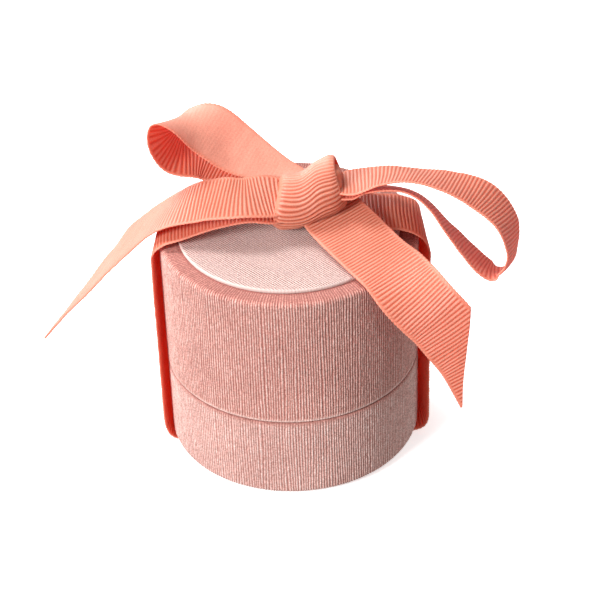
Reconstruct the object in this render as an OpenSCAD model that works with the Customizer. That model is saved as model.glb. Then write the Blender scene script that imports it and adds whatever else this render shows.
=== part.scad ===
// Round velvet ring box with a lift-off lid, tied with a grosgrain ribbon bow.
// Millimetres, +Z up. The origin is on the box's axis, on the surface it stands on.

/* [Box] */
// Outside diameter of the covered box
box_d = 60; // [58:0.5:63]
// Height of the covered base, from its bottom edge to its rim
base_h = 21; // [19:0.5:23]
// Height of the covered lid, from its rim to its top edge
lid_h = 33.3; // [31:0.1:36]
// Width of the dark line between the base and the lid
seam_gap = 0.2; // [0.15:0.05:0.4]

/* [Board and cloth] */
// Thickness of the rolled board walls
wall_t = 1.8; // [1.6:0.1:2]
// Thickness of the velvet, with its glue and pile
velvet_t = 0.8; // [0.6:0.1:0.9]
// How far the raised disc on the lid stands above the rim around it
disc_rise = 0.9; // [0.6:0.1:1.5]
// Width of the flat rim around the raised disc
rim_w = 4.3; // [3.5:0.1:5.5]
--
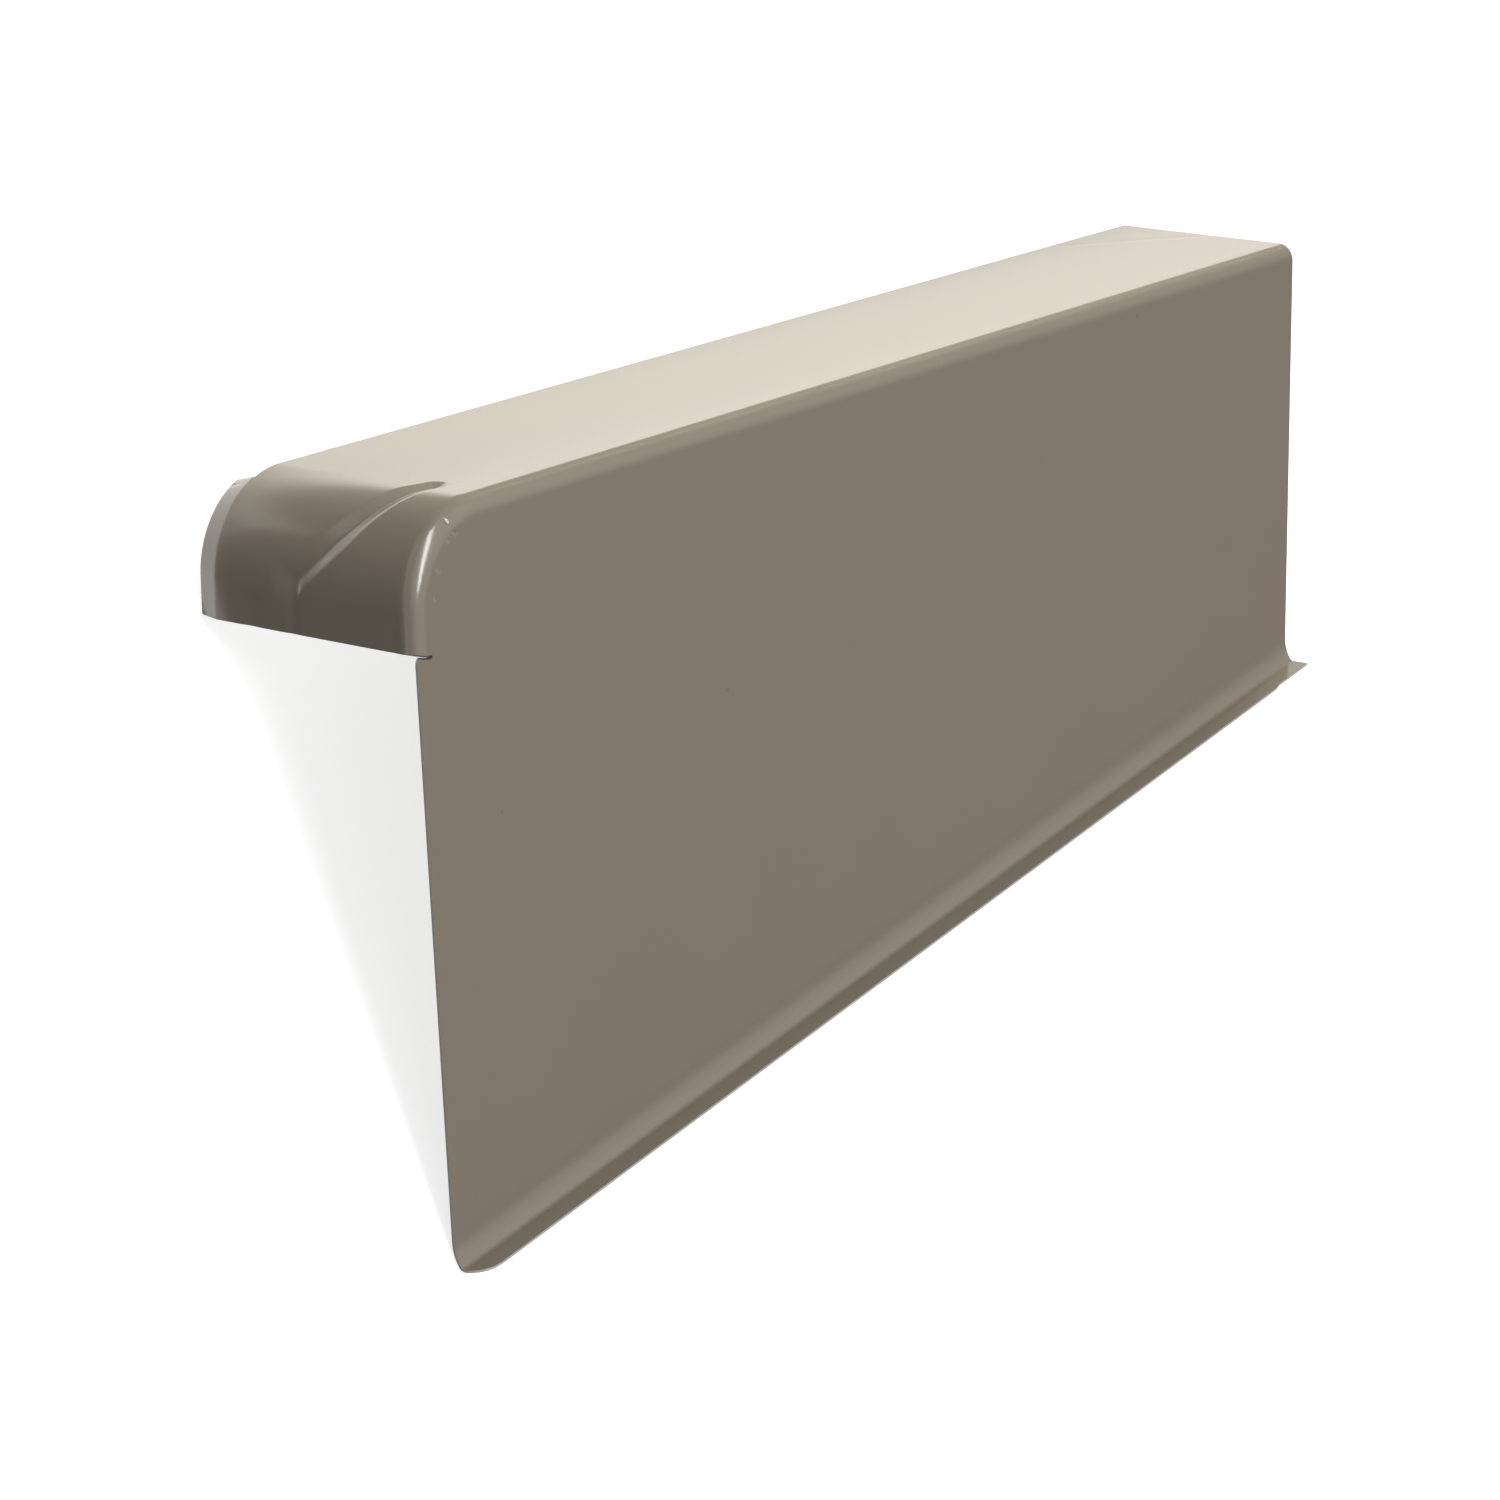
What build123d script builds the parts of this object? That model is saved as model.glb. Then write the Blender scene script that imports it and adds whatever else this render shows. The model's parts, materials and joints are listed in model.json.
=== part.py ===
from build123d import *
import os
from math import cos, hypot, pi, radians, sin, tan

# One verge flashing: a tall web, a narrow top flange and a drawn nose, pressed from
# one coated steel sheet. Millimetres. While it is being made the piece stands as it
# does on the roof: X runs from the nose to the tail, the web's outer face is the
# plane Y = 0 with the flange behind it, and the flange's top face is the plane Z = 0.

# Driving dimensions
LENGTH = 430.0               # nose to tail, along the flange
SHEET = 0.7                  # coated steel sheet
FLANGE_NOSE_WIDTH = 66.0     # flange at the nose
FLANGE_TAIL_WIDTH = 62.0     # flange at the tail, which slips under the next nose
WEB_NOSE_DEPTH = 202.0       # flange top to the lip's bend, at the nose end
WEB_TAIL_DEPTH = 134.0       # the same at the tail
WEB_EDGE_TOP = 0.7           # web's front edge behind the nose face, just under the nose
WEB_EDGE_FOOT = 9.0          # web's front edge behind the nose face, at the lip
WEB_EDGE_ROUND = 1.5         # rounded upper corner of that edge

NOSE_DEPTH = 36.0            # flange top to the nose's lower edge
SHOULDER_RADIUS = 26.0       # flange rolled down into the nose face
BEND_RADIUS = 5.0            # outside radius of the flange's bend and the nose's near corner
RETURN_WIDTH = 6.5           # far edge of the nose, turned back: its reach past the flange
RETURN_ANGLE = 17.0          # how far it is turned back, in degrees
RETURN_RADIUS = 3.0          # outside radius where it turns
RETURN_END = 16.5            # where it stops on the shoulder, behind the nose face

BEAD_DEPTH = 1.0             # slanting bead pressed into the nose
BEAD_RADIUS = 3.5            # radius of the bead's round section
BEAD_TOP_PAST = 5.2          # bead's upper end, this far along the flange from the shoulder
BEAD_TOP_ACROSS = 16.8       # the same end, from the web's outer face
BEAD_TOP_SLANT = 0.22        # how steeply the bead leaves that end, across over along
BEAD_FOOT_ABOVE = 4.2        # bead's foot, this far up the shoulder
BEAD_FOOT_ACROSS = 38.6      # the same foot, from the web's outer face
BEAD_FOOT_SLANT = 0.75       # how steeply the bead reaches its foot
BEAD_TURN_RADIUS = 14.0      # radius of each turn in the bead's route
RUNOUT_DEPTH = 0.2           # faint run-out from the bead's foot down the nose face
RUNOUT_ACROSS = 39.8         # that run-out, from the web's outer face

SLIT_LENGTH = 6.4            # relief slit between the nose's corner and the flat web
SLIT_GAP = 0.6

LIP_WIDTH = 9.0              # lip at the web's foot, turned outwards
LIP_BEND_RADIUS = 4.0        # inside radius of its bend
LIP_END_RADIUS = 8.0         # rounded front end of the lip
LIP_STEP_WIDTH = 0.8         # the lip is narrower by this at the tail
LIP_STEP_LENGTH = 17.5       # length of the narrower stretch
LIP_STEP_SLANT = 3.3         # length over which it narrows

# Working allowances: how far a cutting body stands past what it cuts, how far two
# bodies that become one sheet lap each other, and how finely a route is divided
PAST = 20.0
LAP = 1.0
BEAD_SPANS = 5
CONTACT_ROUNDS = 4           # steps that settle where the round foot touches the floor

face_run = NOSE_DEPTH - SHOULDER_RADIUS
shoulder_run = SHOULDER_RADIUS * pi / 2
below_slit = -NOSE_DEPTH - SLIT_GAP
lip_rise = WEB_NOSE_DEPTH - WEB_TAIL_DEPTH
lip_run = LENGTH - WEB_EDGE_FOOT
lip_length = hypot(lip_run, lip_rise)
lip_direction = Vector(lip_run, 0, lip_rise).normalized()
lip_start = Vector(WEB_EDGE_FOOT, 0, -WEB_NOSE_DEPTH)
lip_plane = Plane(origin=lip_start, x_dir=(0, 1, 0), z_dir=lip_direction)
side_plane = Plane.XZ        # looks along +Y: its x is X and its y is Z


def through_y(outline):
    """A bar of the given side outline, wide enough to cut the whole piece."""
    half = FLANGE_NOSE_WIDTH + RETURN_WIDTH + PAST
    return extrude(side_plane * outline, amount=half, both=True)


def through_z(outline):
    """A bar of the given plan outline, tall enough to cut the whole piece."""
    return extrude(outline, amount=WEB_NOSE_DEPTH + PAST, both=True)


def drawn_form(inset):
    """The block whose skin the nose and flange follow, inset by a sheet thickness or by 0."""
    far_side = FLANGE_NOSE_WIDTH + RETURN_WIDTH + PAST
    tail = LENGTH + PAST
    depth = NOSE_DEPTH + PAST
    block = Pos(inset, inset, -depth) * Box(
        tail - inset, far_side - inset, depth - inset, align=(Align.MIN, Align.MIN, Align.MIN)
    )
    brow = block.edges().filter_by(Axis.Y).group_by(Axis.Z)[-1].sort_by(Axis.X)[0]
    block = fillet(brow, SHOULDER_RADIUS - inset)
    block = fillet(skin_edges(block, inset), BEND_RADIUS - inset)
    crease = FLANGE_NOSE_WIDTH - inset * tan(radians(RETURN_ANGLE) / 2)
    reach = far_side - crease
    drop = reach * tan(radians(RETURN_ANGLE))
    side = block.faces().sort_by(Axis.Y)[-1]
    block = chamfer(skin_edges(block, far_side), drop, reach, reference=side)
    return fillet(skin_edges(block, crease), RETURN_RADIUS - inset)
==
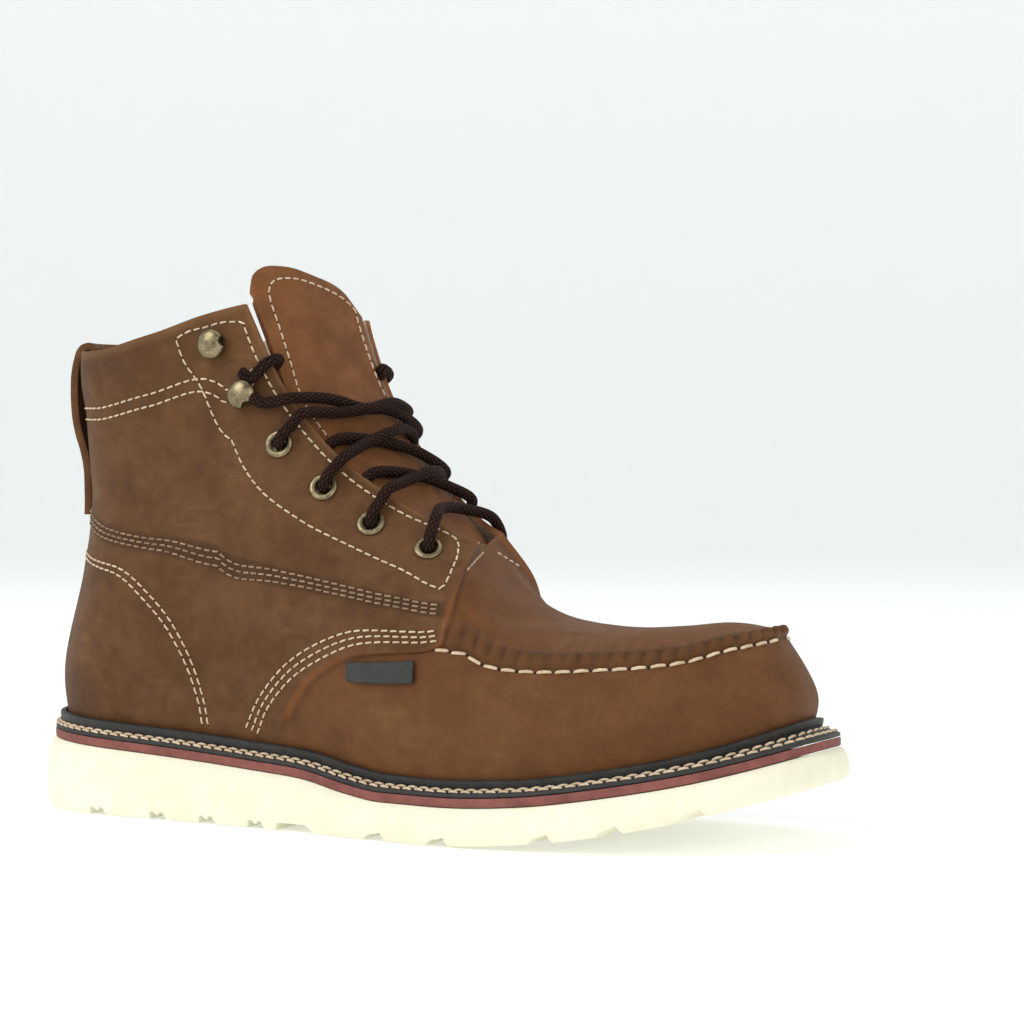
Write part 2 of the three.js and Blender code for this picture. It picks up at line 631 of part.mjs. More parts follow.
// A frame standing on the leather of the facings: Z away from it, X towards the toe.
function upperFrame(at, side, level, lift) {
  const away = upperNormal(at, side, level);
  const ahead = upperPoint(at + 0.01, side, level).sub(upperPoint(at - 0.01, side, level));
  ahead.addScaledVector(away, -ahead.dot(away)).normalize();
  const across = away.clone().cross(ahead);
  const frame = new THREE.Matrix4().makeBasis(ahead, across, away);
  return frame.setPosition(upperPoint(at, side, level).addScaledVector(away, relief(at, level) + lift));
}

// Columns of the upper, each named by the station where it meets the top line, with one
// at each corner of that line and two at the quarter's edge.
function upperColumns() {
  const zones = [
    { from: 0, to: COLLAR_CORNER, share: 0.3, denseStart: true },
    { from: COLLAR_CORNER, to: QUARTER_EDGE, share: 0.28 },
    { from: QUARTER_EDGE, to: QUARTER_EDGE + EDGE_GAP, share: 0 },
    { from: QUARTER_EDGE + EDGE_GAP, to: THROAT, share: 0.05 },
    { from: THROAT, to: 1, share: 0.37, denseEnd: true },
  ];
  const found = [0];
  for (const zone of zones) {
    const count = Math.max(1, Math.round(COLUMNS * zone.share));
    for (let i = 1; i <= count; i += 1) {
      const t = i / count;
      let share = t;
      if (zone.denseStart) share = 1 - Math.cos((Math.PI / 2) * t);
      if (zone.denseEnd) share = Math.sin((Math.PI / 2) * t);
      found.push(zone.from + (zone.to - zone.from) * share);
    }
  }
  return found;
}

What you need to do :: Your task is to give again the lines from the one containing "Reconstruct the object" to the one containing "rim_w = 4.3; // [3.5:0.1:5.5]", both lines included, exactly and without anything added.

Answer for the task ::
Reconstruct the object in this render as an OpenSCAD model that works with the Customizer. That model is saved as model.glb. Then write the Blender scene script that imports it and adds whatever else this render shows.
=== part.scad ===
// Round velvet ring box with a lift-off lid, tied with a grosgrain ribbon bow.
// Millimetres, +Z up. The origin is on the box's axis, on the surface it stands on.

/* [Box] */
// Outside diameter of the covered box
box_d = 60; // [58:0.5:63]
// Height of the covered base, from its bottom edge to its rim
base_h = 21; // [19:0.5:23]
// Height of the covered lid, from its rim to its top edge
lid_h = 33.3; // [31:0.1:36]
// Width of the dark line between the base and the lid
seam_gap = 0.2; // [0.15:0.05:0.4]

/* [Board and cloth] */
// Thickness of the rolled board walls
wall_t = 1.8; // [1.6:0.1:2]
// Thickness of the velvet, with its glue and pile
velvet_t = 0.8; // [0.6:0.1:0.9]
// How far the raised disc on the lid stands above the rim around it
disc_rise = 0.9; // [0.6:0.1:1.5]
// Width of the flat rim around the raised disc
rim_w = 4.3; // [3.5:0.1:5.5]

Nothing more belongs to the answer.